If it is desired to enter the second lateral well 74 shown in FIG. 17, a nose may be selected to that it will pass through the first PRDT 162, but that will engage the second PRDT 102 after passing through the stabbing guide 116. Such a nose will be diverted into the second lateral well 74. If it is desired to enter the lowermost lateral well 178, a nose may be selected so that it will pass through both the first and second PRDTs 162, 102 without engagement. The nose and the coiled tubing may then continue to the lowermost lateral well 178.
It is noted that stabbing guides 176, 116 may be useful to aid in reliability of the system, but they are not required.
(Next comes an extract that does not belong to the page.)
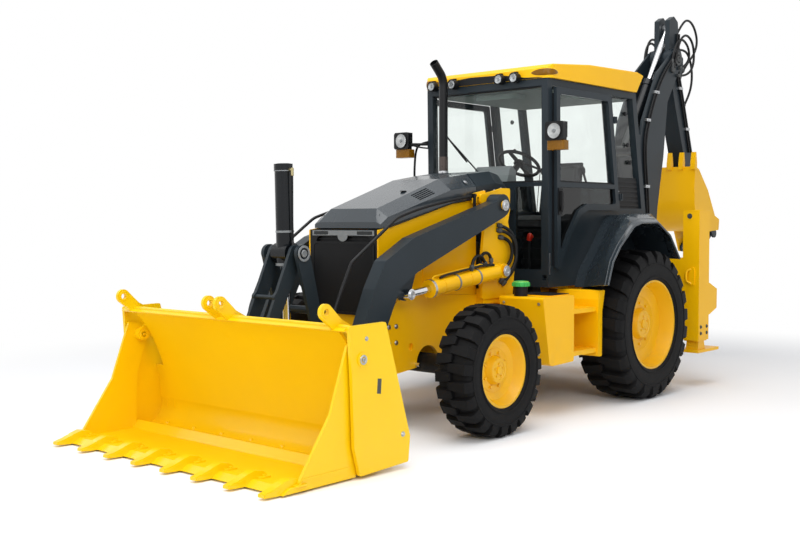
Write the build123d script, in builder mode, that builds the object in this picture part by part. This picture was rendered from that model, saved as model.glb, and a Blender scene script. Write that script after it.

The stabbing guides are shown only as examples that may be included in a multilateral well system.
FIGS. 18-20 show examples of other equipment that may be used and installed using the principles of the above-described invention.
As other examples of additional embodiments of the invention, a Universal Bottom Hole Orientation (UBHO) sub and a gyroscope may be used in place of the MWD assembly 54 in accordance with other embodiments of the invention. The UBHO may have an internal diameter that is sufficient to allow the ball (or other flowable device) to pass through the UBHO, unlike the MWD assembly 54. Therefore, the ball catching sub may be located above the UBHO, for example.
The runs shown herein may be performed multiple times for creating multiple laterals off the main wellbore. Such runs may be done as described herein or in various order as known in the art.
While the present invention has been described with respect to a limited number of embodiments, those skilled in the art, having the benefit of this disclosure, will appreciate numerous modifications and variations therefrom. It is intended that the appended claims cover all such modifications and variations as fall within the true spirit and scope of this present invention.